__DATA LINES__
========================

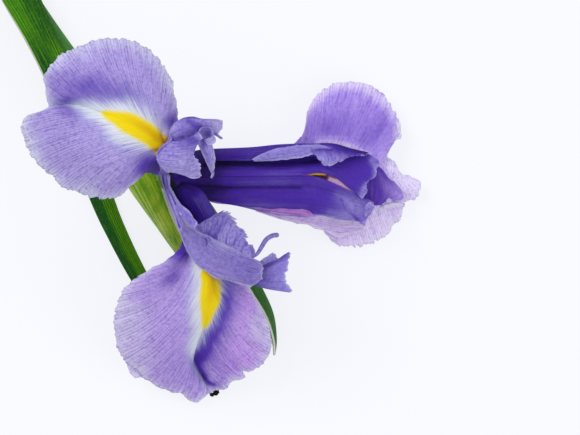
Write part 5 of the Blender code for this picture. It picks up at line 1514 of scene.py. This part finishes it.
leaf_rib_green = rib_material("leaf_rib_green", (8, 74, 24), (106, 162, 10), painted_lit_half=-0.9)
pale_rib = rib_material("pale_valve_rib", (150, 180, 110), (230, 236, 214))

dress(stem(), "stem", stalk_green)
leaf_blade, leaf_ribs = leaf()
dress(leaf_blade, "leaf", leaf_green)
left_valve, valve_ribs = spathe_left()
dress(left_valve, "spathe_left", olive)
ribs = rib_growth()
ribs.grow(leaf_ribs, Thickness=LEAF_RIB_RADIUS * MM, Sides=8, Material=leaf_rib_green)
dress(leaf_ribs, "leaf", leaf_rib_green)
ribs.grow(valve_ribs, Thickness=VALVE_RIB_RADIUS * MM, Sides=8, Material=pale_rib)
dress(valve_ribs, "spathe_left", pale_rib)
dress(spathe_right(), "spathe_right", tip_green)
dress(ovary_tube(), "ovary_tube", tube_green)
dress(fall_left(), "fall_left", violet_left)
dress(fall_lower(), "fall_lower", violet_lower)
dress(fall_right(), "fall_right", violet_right)
dress(signal_glimpse(), "fall_right", signal_gold)
dress(bright_fold(), "fall_right", pink_fold)
dress(style_left(), "style_left", style_crest)
dress(style_lower(), "style_lower", style_crest)
dress(style_right(), "style_right", style_blue)
dress(style_right_lining(), "style_right", blush)
dress(standard_upper(), "standard_upper", strap_violet)
dress(standard_right(), "standard_right", strap_violet)
dress(standard_front(), "standard_front", strap_violet)
pollen = pollen_growth()
STAMEN_GUIDES = {
    "left": [(-1.15, 1.9, 17.5), (-1.85, 3.35, 25.0), (-1.53, 4.53, 33.0)],
    "lower": [(1.4, -5.9, 15.0), (4.0, -10.6, 20.2), (6.6, -14.6, 25.2)],
    "right": [(6.0, 0.5, 11.3), (14.0, 0.5, 12.0), (24.0, 0.5, 11.8)],
}
for seed, (side, guide) in enumerate(STAMEN_GUIDES.items(), 3):
    stalk = stamen(side, guide)
    dress(stalk, "stamen_" + side, cream)
    grains = add_object(f"stamen_{side}_pollen", stalk.data.copy())
    pollen.grow(grains, **{"Anther Start": POLLEN_FROM, "Density": GRAINS_PER_MM2 / MM**2, "Seed": seed,
                           "Grain Radius": GRAIN_RADIUS * MM, "Material": cream})
    dress(grains, "stamen_" + side, cream)


# ---------------------------------------------------------------- stage, light and camera


def stage_floor():
    mesh = bpy.data.meshes.new("floor")
    corners = [(x * FLOOR_HALF, y * FLOOR_HALF, 0) for x, y in ((-1, -1), (1, -1), (1, 1), (-1, 1))]
    mesh.from_pydata(corners, [], [(0, 1, 2, 3)])
    floor = add_object("floor", mesh)
    board = Board("pale_floor")
    shader = board.node("BsdfPrincipled", None, {
        "Base Color": (0.14, 0.14, 0.15, 1), "Roughness": 0.9, "Specular IOR Level": 0.1,
        "Emission Color": (0.955, 0.965, 1.0, 1), "Emission Strength": 0.825,
    })
    mesh.materials.append(board.show(shader))


def soft_light(name, place, aim, size, power):
    data = bpy.data.lights.new(name, "AREA")
    data.shape = "DISK"
    data.size = size
    data.energy = power
    lamp = add_object(name, data)
    lamp.location = place
    lamp.rotation_mode = "QUATERNION"
    lamp.rotation_quaternion = (Vector(aim) - Vector(place)).to_track_quat("-Z", "Y")


stage_floor()
soft_light("key", (-0.5, 0.5, 0.7), (0, 0, 0.02), 0.5, 5.0)
soft_light("fill", (0.7, -0.3, 0.6), (0, 0, 0.02), 0.7, 2.4)

world = bpy.data.worlds.new("studio")
world.use_nodes = True
sky = world.node_tree.nodes["Background"].inputs
sky[0].default_value = (0.95, 0.97, 1.0, 1)
sky[1].default_value = 0.75
bpy.context.scene.world = world
bpy.context.scene.view_settings.view_transform = "Standard"

view = bpy.data.cameras.new("view")
view.lens = 250.0
view.sensor_width = 36.0
view.clip_start = 0.05
view.clip_end = 20.0
camera = add_object("view", view)
camera.location = Vector(BASE + (*VIEW_CENTRE, CAMERA_HEIGHT)) * MM
bpy.context.scene.camera = camera
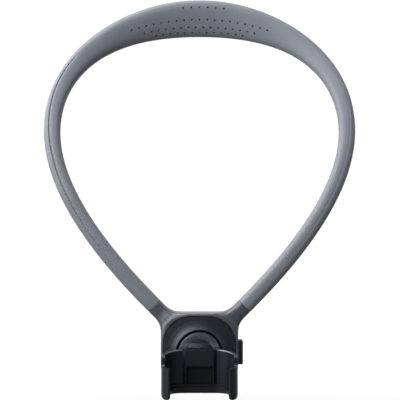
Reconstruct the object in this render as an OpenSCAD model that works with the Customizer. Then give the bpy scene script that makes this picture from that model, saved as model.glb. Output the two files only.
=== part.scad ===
// Neck mount for a small camera.
// A silicone loop with a bendable core hangs round the neck. Its two arms plug
// on to the horns of a housing that rests on the chest. A hub turns in the
// housing and carries an open cradle, and a side button frees the hub.
// The origin is in the middle of the nape pad's face, +Z up and -Y to the front.

/* [Neck loop] */
// Width of the loop between the middles of its arms
loop_w = 196.6; // [180:1:215]
// Height from the lower ends of the arms to the middle of the nape pad
loop_rise = 195.9; // [175:1:215]
// How far the nape pad stands behind the lower ends of the arms
nape_back = 60.3; // [45:1:75]
// Angle of the arms' lower ends from upright
arm_angle = 45; // [40:1:50]
// Width of an arm
arm_w = 10.7; // [9.5:0.1:12]
// Thickness of an arm
arm_t = 9.4; // [8.4:0.1:10.4]
// Width of the pad at the nape
pad_w = 25.8; // [20:0.2:30]
// Thickness of the pad at the nape
pad_t = 11; // [9.6:0.2:13]
// Lean of the pad's face towards the wearer's back, in degrees
pad_lean = 10; // [0:1:20]
// Wall of the silicone over the foam of the pad
pad_wall = 2.2; // [1.6:0.1:2.6]
// Depth of the groove along each arm
groove_depth = 0.6; // [0.2:0.1:1]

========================

__TASK REQUIREMENTS__
Copy the material above back out, exactly as written.

__TASK RESULT__
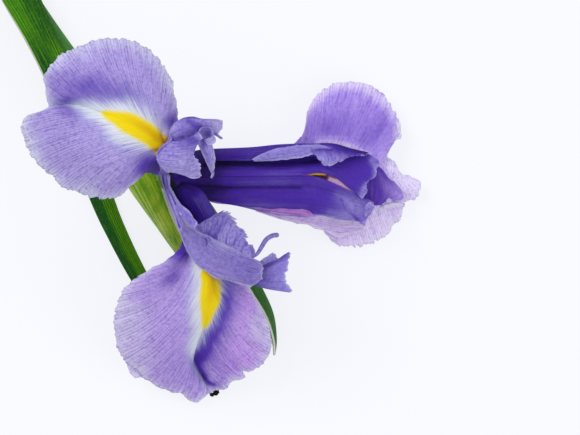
Write part 5 of the Blender code for this picture. It picks up at line 1514 of scene.py. This part finishes it.
leaf_rib_green = rib_material("leaf_rib_green", (8, 74, 24), (106, 162, 10), painted_lit_half=-0.9)
pale_rib = rib_material("pale_valve_rib", (150, 180, 110), (230, 236, 214))

dress(stem(), "stem", stalk_green)
leaf_blade, leaf_ribs = leaf()
dress(leaf_blade, "leaf", leaf_green)
left_valve, valve_ribs = spathe_left()
dress(left_valve, "spathe_left", olive)
ribs = rib_growth()
ribs.grow(leaf_ribs, Thickness=LEAF_RIB_RADIUS * MM, Sides=8, Material=leaf_rib_green)
dress(leaf_ribs, "leaf", leaf_rib_green)
ribs.grow(valve_ribs, Thickness=VALVE_RIB_RADIUS * MM, Sides=8, Material=pale_rib)
dress(valve_ribs, "spathe_left", pale_rib)
dress(spathe_right(), "spathe_right", tip_green)
dress(ovary_tube(), "ovary_tube", tube_green)
dress(fall_left(), "fall_left", violet_left)
dress(fall_lower(), "fall_lower", violet_lower)
dress(fall_right(), "fall_right", violet_right)
dress(signal_glimpse(), "fall_right", signal_gold)
dress(bright_fold(), "fall_right", pink_fold)
dress(style_left(), "style_left", style_crest)
dress(style_lower(), "style_lower", style_crest)
dress(style_right(), "style_right", style_blue)
dress(style_right_lining(), "style_right", blush)
dress(standard_upper(), "standard_upper", strap_violet)
dress(standard_right(), "standard_right", strap_violet)
dress(standard_front(), "standard_front", strap_violet)
pollen = pollen_growth()
STAMEN_GUIDES = {
    "left": [(-1.15, 1.9, 17.5), (-1.85, 3.35, 25.0), (-1.53, 4.53, 33.0)],
    "lower": [(1.4, -5.9, 15.0), (4.0, -10.6, 20.2), (6.6, -14.6, 25.2)],
    "right": [(6.0, 0.5, 11.3), (14.0, 0.5, 12.0), (24.0, 0.5, 11.8)],
}
for seed, (side, guide) in enumerate(STAMEN_GUIDES.items(), 3):
    stalk = stamen(side, guide)
    dress(stalk, "stamen_" + side, cream)
    grains = add_object(f"stamen_{side}_pollen", stalk.data.copy())
    pollen.grow(grains, **{"Anther Start": POLLEN_FROM, "Density": GRAINS_PER_MM2 / MM**2, "Seed": seed,
                           "Grain Radius": GRAIN_RADIUS * MM, "Material": cream})
    dress(grains, "stamen_" + side, cream)


# ---------------------------------------------------------------- stage, light and camera


def stage_floor():
    mesh = bpy.data.meshes.new("floor")
    corners = [(x * FLOOR_HALF, y * FLOOR_HALF, 0) for x, y in ((-1, -1), (1, -1), (1, 1), (-1, 1))]
    mesh.from_pydata(corners, [], [(0, 1, 2, 3)])
    floor = add_object("floor", mesh)
    board = Board("pale_floor")
    shader = board.node("BsdfPrincipled", None, {
        "Base Color": (0.14, 0.14, 0.15, 1), "Roughness": 0.9, "Specular IOR Level": 0.1,
        "Emission Color": (0.955, 0.965, 1.0, 1), "Emission Strength": 0.825,
    })
    mesh.materials.append(board.show(shader))


def soft_light(name, place, aim, size, power):
    data = bpy.data.lights.new(name, "AREA")
    data.shape = "DISK"
    data.size = size
    data.energy = power
    lamp = add_object(name, data)
    lamp.location = place
    lamp.rotation_mode = "QUATERNION"
    lamp.rotation_quaternion = (Vector(aim) - Vector(place)).to_track_quat("-Z", "Y")


stage_floor()
soft_light("key", (-0.5, 0.5, 0.7), (0, 0, 0.02), 0.5, 5.0)
soft_light("fill", (0.7, -0.3, 0.6), (0, 0, 0.02), 0.7, 2.4)

world = bpy.data.worlds.new("studio")
world.use_nodes = True
sky = world.node_tree.nodes["Background"].inputs
sky[0].default_value = (0.95, 0.97, 1.0, 1)
sky[1].default_value = 0.75
bpy.context.scene.world = world
bpy.context.scene.view_settings.view_transform = "Standard"

view = bpy.data.cameras.new("view")
view.lens = 250.0
view.sensor_width = 36.0
view.clip_start = 0.05
view.clip_end = 20.0
camera = add_object("view", view)
camera.location = Vector(BASE + (*VIEW_CENTRE, CAMERA_HEIGHT)) * MM
bpy.context.scene.camera = camera
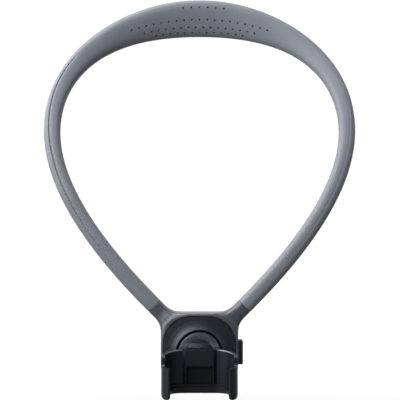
Reconstruct the object in this render as an OpenSCAD model that works with the Customizer. Then give the bpy scene script that makes this picture from that model, saved as model.glb. Output the two files only.
=== part.scad ===
// Neck mount for a small camera.
// A silicone loop with a bendable core hangs round the neck. Its two arms plug
// on to the horns of a housing that rests on the chest. A hub turns in the
// housing and carries an open cradle, and a side button frees the hub.
// The origin is in the middle of the nape pad's face, +Z up and -Y to the front.

/* [Neck loop] */
// Width of the loop between the middles of its arms
loop_w = 196.6; // [180:1:215]
// Height from the lower ends of the arms to the middle of the nape pad
loop_rise = 195.9; // [175:1:215]
// How far the nape pad stands behind the lower ends of the arms
nape_back = 60.3; // [45:1:75]
// Angle of the arms' lower ends from upright
arm_angle = 45; // [40:1:50]
// Width of an arm
arm_w = 10.7; // [9.5:0.1:12]
// Thickness of an arm
arm_t = 9.4; // [8.4:0.1:10.4]
// Width of the pad at the nape
pad_w = 25.8; // [20:0.2:30]
// Thickness of the pad at the nape
pad_t = 11; // [9.6:0.2:13]
// Lean of the pad's face towards the wearer's back, in degrees
pad_lean = 10; // [0:1:20]
// Wall of the silicone over the foam of the pad
pad_wall = 2.2; // [1.6:0.1:2.6]
// Depth of the groove along each arm
groove_depth = 0.6; // [0.2:0.1:1]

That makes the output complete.